É significativo que o texto brote de uma notícia de jornal – e não de um ideal de obra de arte. Nasce do ordinário, da “vida como ela é”– e não da “vida como ela poderia ser”. Não deve passar despercebido que o termo “barrela” signifique “espécie de caldo obtido da cinza proveniente da queima de espécies vegetais”, mas também algo ou sujeito “sem qualidade, insignificante, pueril, sem valor algum” e, por fim, “curra”, na gíria dos presidiários. O olhar dos dois dramaturgos, diretores e atores, com suas diferenças de tonalidades, detém-se nos ambientes sujos, precários, muitas vezes sórdidos, e ambos teletransportam toda essa sujeira para suas obras, não apenas como tema, mas também como atitude, como linguagem.
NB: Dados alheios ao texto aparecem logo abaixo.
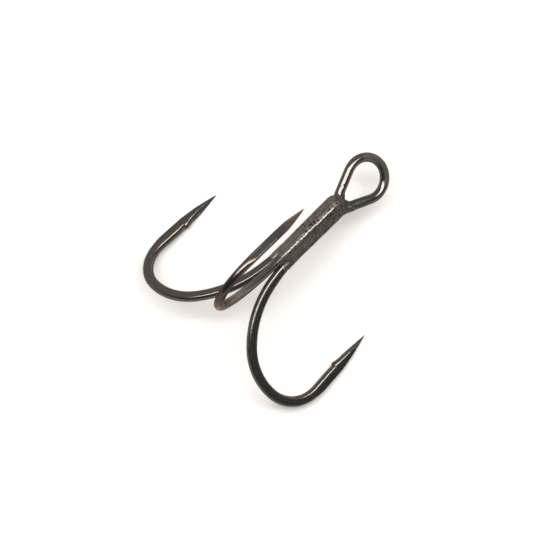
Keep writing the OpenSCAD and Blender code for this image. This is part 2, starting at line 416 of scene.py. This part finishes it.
def taper(tip, length, power):
    """The share of the full width that a point keeps at a distance from its tip."""
    return 1.0 if tip >= length else max(TIP_SHARE, (tip / length) ** power)


def barb_rise(tip):
    """How far the barb stands above the spear: a cut sliver with a hollow behind it."""
    if tip < BARB_BACK:
        return BARB_H * smooth((tip - BARB_BACK + BARB_L) / BARB_L) ** 1.5
    behind = tip - BARB_BACK
    if behind < BARB_LIP:
        return lerp(BARB_H, -BARB_CUT, behind / BARB_LIP)
    return -BARB_CUT * (1 - smooth((behind - BARB_LIP) / BARB_L))


def braze_run(sec, wet, p):
    """How far braze that has run along a wire stands up, and how unevenly."""
    p = Vector(p)
    height = RUN_H + RUN_BROAD * noise.noise(p * 1.6) + RUN_FINE * noise.noise(p * 4.0)
    return height * wet * (1 - sec["flat"]) * RUN_SHARE.get(sec["hook"], 1.0)


def ring(sec):
    """The points round one section of a wire, each with its marks."""
    c, n = sec["c"], sec["n"]
    w = np.cross(sec["d"], n)
    # The inner side of a hook faces the shank
    inner = 1.0 if np.dot(w, (0.0, -c[1], -c[2])) > 0 else -1.0
    k = taper(sec["tip"], POINT_L, POINT_POWER)
    k_across = taper(sec["tip"], POINT_ACROSS_L, POINT_ACROSS_POWER)
    forged = smooth((sec["run"] - FORGE_FROM) / FORGE_L) if sec["hook"] else 0.0
    crown = smooth((sec["run"] - CROWN_FROM) / CROWN_L) if sec["hook"] else 0.0
    a = lerp(WIRE_R, IN_R, sec["flat"]) * k
    b = lerp(WIRE_R, FLANK_R[sec["hook"]], sec["flat"]) * k_across
    limit = lerp(ROUND_LIMIT, ACROSS_H, forged) * k_across
    lean = CROWN_LEAN * crown * k * (1.0 if n[1] < 0 else -1.0) if sec["hook"] == AZ_TOP else 0.0
    rise = barb_rise(sec["tip"]) * k
    dent = NICK_DEEP * bell(c[0], NICK_X, NICK_WIDE) if sec["leg"] > 0 else 0.0
    wet = wetting(sec)
    for j in range(SIDES):
        q = 2 * math.pi * (j + 0.5) / SIDES
        cq, sq = math.cos(q), math.sin(q)
        on_outside = -inner * cq > 0
        x = a * cq
        if crown > 0 and on_outside:
            level = a * math.sqrt(1 - abs(sq) ** CROWN_POWER)
            x = lerp(x, math.copysign(level, cq), crown) + math.copysign(1.0, cq) * lean * sq
        y = b * sq
        y /= (1 + (abs(y) / limit) ** FLAT_POWER) ** (1 / FLAT_POWER)
        x += inner * rise * max(0.0, inner * cq) ** 3
        offset = w * x + n * y
        up = offset[2] / max(1e-6, np.linalg.norm(offset))
        lump = braze_run(sec, wet, c + offset) if wet > 0 else 0.0
        angle = math.degrees(math.atan2(offset[1], -inner * x))
        outward = np.dot(offset, c - LOOP_MID) / (WIRE_R * LOOP_R)
        yield c + offset * (1 + (lump - dent * max(0.0, up) ** 2) / WIRE_R), {
            "around": q, "flat": sec["flat"], "wet": wet, "worn": wear(sec, offset),
            "copper": copper(sec, angle), "scuff": scuff(sec, outward),
            "ground": crown if on_outside else 0.0, "film_and_shade": film_and_shade(sec, angle), "bend_shade": bend_shade(sec)}


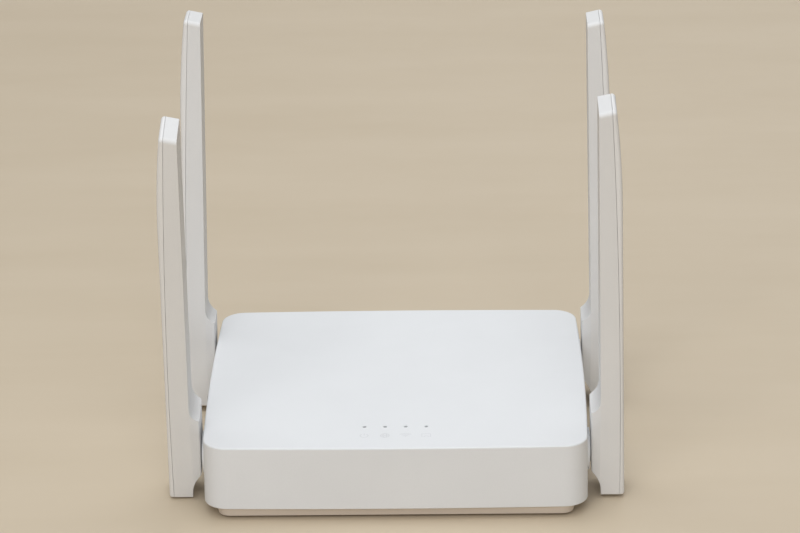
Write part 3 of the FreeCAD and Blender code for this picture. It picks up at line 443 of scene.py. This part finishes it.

Do foco das ruas para o fogo das celas de uma cadeia, o giro é, no entanto, ainda mais brutal. O que restaria do sagrado (para lembrar um texto de Bortolotto) entre aqueles seres humanos enjaulados? Como as senhoras de bem, confortavelmente sentadas em poltronas estofadas, poderiam levantar a barra de suas saias e atravessar os infernos – parafraseando William Carlos Willians ao poema Uivo, épico das sarjetas de Allen Ginsberg? Que aproximações seriam pertinentes entre o texto de Plínio Marcos (de 61 anos atrás, vale lembrar), a montagem de Bortolotto e a violência de um rap como Diário de Um Detento, parceria de Mano Brown com Jocenir Prado, gravado pelos Racionais? O que pode o teatro, o cinema, a poesia, a pintura ou o romance para decifrar os códigos gritados por esses seres ejetados da sociedade, como abortos descartados em privadas imundas? As perguntas são muitas, os horrores não cessam, tudo se confunde mais uma vez, mas uma coisa é certa: todos ali, naquele cemitério de automóveis, sabem o que estão fazendo: teatro, ainda que pareça filme. Todos sabem que a vida não é cinema. Todos sabem que a noite vai ser longa. Haverá mortos e feridos, profundamente feridos. Mesmo com o clima sufocante, vai fazer frio. Vai fazer frio.